(Data shown)
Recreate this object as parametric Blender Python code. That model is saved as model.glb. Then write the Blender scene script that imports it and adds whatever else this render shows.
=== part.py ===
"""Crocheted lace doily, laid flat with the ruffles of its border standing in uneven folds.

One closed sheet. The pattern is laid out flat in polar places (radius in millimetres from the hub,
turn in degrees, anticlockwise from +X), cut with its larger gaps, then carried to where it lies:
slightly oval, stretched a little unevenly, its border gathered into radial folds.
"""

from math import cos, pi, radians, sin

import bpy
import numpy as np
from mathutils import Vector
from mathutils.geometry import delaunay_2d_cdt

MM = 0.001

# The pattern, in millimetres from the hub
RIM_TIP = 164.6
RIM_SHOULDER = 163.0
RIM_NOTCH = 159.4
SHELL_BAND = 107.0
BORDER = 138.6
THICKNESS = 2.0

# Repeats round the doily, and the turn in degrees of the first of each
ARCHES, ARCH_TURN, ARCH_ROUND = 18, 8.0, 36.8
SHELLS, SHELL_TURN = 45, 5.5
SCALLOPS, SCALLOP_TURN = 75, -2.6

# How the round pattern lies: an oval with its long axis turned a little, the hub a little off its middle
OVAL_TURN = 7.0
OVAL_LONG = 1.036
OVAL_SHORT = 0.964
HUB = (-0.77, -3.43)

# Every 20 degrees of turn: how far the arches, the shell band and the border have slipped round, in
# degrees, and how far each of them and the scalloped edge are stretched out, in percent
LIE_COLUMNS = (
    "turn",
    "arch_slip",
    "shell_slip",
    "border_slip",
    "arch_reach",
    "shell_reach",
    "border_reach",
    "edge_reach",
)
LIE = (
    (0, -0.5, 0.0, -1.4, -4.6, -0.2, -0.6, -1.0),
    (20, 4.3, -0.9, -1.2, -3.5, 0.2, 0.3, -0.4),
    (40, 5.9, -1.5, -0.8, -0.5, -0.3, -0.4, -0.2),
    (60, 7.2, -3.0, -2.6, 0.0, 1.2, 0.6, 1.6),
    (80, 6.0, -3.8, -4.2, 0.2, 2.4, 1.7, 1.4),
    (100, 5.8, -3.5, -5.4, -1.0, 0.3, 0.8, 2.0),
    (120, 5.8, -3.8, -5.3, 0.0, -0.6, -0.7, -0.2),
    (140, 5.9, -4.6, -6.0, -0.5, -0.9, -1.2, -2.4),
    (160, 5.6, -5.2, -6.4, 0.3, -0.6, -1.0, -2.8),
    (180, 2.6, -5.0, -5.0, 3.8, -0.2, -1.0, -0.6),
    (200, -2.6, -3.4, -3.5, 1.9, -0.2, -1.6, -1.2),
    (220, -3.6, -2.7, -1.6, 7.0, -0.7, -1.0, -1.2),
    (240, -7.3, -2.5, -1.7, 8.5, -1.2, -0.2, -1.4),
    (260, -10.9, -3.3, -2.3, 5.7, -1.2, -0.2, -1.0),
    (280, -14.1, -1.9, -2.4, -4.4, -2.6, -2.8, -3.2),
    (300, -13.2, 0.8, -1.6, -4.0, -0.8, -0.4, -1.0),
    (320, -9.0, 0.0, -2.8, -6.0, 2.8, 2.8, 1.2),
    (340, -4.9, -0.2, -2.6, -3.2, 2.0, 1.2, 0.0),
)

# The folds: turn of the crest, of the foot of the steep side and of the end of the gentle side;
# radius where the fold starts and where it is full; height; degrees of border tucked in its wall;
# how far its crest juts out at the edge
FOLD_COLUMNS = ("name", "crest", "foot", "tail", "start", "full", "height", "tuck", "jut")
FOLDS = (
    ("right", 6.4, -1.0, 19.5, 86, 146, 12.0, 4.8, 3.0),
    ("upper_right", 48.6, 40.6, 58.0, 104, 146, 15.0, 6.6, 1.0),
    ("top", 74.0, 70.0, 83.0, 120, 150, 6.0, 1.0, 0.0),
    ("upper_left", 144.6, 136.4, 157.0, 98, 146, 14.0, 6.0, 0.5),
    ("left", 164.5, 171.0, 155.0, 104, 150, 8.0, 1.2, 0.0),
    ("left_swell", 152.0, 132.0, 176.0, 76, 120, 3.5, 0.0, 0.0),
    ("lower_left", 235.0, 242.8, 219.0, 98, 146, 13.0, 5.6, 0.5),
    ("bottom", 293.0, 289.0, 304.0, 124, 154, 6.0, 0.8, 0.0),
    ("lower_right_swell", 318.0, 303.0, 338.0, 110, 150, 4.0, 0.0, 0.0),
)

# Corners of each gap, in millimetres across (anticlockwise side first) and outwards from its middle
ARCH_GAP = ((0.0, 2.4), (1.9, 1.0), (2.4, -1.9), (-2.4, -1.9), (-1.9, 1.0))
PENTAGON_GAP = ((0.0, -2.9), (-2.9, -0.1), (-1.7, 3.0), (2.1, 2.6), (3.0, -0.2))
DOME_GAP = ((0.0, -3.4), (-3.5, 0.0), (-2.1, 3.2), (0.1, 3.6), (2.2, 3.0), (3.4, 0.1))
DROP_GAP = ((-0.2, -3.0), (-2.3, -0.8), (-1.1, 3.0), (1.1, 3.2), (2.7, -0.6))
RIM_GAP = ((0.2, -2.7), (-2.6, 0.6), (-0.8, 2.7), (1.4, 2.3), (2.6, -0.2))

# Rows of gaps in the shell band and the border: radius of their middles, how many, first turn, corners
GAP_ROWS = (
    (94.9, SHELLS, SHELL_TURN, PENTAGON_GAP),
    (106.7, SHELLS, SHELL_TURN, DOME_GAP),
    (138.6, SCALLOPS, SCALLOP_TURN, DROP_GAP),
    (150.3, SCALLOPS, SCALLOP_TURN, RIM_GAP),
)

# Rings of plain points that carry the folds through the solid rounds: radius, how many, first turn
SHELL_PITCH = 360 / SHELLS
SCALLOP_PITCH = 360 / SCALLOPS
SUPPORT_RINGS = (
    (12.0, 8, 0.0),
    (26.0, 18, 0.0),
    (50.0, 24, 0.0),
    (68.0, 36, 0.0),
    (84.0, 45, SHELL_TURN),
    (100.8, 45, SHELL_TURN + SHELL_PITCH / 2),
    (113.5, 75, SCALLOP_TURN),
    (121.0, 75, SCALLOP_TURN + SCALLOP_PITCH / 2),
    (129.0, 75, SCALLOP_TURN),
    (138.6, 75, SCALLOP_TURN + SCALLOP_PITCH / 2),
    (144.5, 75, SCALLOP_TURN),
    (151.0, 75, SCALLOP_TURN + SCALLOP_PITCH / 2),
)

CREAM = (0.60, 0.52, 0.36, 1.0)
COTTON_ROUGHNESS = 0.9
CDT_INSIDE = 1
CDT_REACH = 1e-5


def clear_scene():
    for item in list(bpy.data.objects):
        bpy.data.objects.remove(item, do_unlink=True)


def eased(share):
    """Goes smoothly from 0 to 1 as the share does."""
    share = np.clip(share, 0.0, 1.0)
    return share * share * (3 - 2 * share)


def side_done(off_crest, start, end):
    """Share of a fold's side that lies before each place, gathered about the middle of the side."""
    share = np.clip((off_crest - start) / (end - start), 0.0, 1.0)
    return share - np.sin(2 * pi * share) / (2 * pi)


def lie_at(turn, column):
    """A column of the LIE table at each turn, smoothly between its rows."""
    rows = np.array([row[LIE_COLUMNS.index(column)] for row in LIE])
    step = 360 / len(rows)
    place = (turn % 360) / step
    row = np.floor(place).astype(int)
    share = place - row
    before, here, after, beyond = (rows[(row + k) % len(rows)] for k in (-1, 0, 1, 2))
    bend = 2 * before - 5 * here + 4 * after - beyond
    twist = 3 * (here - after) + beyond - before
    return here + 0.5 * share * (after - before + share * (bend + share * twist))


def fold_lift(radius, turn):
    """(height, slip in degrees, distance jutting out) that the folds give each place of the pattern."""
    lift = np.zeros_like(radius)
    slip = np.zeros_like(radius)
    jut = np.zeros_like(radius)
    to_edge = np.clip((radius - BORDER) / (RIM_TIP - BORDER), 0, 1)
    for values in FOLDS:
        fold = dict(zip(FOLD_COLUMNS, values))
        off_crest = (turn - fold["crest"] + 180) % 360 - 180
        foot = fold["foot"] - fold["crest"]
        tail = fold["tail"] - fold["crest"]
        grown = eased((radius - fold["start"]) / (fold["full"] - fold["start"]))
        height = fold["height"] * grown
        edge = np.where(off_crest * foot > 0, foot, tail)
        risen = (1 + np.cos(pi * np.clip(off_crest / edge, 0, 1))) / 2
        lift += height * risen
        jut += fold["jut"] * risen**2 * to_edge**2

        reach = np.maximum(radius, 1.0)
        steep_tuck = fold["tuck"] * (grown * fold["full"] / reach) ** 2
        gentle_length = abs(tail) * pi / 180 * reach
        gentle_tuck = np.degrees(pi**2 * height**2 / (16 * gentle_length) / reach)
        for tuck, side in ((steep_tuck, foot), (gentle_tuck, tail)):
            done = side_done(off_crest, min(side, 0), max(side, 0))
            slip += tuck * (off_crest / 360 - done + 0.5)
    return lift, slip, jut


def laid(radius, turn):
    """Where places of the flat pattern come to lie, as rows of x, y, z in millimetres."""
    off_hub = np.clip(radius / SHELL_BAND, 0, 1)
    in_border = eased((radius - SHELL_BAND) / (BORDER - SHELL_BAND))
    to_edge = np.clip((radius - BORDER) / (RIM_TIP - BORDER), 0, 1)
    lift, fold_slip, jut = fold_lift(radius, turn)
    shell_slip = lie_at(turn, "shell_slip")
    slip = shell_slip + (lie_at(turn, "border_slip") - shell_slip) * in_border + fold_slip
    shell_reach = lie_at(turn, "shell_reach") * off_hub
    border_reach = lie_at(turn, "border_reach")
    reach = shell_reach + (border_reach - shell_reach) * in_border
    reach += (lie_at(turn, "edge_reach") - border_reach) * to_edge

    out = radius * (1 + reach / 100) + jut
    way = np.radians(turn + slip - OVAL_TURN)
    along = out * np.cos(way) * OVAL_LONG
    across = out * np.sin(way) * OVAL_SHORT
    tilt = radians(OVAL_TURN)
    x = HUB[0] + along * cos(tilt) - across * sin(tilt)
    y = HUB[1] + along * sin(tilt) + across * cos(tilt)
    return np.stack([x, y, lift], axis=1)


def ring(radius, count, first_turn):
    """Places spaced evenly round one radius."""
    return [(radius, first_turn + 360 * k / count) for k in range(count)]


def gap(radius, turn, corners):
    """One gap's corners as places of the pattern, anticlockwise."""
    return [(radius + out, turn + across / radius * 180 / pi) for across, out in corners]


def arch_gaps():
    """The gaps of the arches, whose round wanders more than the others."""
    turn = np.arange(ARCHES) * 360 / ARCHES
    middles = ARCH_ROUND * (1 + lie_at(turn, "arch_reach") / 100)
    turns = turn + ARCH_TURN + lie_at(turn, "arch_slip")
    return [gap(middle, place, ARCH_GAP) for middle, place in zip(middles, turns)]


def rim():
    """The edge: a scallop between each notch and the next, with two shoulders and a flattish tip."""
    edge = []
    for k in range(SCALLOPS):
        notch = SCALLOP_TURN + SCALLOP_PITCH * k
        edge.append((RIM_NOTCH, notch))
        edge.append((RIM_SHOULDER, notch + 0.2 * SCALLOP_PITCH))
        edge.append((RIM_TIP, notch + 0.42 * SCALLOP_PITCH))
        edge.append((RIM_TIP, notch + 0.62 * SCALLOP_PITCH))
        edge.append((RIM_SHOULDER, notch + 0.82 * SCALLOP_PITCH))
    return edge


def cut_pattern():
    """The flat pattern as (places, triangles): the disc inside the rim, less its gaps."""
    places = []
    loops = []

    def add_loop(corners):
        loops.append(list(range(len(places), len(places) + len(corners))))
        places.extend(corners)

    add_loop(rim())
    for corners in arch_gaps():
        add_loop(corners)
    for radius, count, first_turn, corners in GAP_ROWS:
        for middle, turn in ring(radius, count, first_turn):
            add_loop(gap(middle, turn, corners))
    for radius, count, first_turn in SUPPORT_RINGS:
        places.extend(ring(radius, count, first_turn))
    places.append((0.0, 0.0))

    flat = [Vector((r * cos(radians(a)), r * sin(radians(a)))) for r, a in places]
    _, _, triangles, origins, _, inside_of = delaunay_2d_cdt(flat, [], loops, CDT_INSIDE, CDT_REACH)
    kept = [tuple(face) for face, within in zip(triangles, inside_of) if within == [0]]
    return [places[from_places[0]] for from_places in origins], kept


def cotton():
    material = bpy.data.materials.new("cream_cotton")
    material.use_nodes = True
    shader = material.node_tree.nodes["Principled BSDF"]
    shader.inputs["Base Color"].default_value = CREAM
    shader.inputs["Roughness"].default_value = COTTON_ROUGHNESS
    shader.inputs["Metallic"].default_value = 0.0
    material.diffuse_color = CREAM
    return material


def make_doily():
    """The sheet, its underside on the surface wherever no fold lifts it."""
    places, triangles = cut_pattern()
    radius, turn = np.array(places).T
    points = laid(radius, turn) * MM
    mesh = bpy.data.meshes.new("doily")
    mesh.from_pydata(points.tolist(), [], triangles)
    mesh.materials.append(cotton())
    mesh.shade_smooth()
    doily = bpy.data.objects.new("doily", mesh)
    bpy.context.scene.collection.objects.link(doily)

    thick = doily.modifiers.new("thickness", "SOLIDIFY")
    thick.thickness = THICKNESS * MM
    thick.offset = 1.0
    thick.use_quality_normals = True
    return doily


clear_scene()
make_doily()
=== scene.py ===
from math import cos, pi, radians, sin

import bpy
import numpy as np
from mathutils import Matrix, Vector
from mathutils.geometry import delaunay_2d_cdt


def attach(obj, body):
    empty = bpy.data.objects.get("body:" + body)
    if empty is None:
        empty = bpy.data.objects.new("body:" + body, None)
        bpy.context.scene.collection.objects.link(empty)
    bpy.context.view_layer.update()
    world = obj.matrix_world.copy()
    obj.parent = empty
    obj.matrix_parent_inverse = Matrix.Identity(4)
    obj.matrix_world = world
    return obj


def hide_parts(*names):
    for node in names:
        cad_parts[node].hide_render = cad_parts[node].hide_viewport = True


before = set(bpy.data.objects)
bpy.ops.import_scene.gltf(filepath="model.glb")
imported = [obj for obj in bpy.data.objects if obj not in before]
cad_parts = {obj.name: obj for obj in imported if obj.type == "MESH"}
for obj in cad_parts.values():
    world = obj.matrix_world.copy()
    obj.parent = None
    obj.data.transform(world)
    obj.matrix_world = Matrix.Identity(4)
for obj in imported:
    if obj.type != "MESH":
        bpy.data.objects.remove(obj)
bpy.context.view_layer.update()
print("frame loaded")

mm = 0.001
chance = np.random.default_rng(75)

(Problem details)
Find the line containing "for node in". Reproduce it exactly, along with every line after it through the last.

(The result)
    for node in names:
        cad_parts[node].hide_render = cad_parts[node].hide_viewport = True


before = set(bpy.data.objects)
bpy.ops.import_scene.gltf(filepath="model.glb")
imported = [obj for obj in bpy.data.objects if obj not in before]
cad_parts = {obj.name: obj for obj in imported if obj.type == "MESH"}
for obj in cad_parts.values():
    world = obj.matrix_world.copy()
    obj.parent = None
    obj.data.transform(world)
    obj.matrix_world = Matrix.Identity(4)
for obj in imported:
    if obj.type != "MESH":
        bpy.data.objects.remove(obj)
bpy.context.view_layer.update()
print("frame loaded")

mm = 0.001
chance = np.random.default_rng(75)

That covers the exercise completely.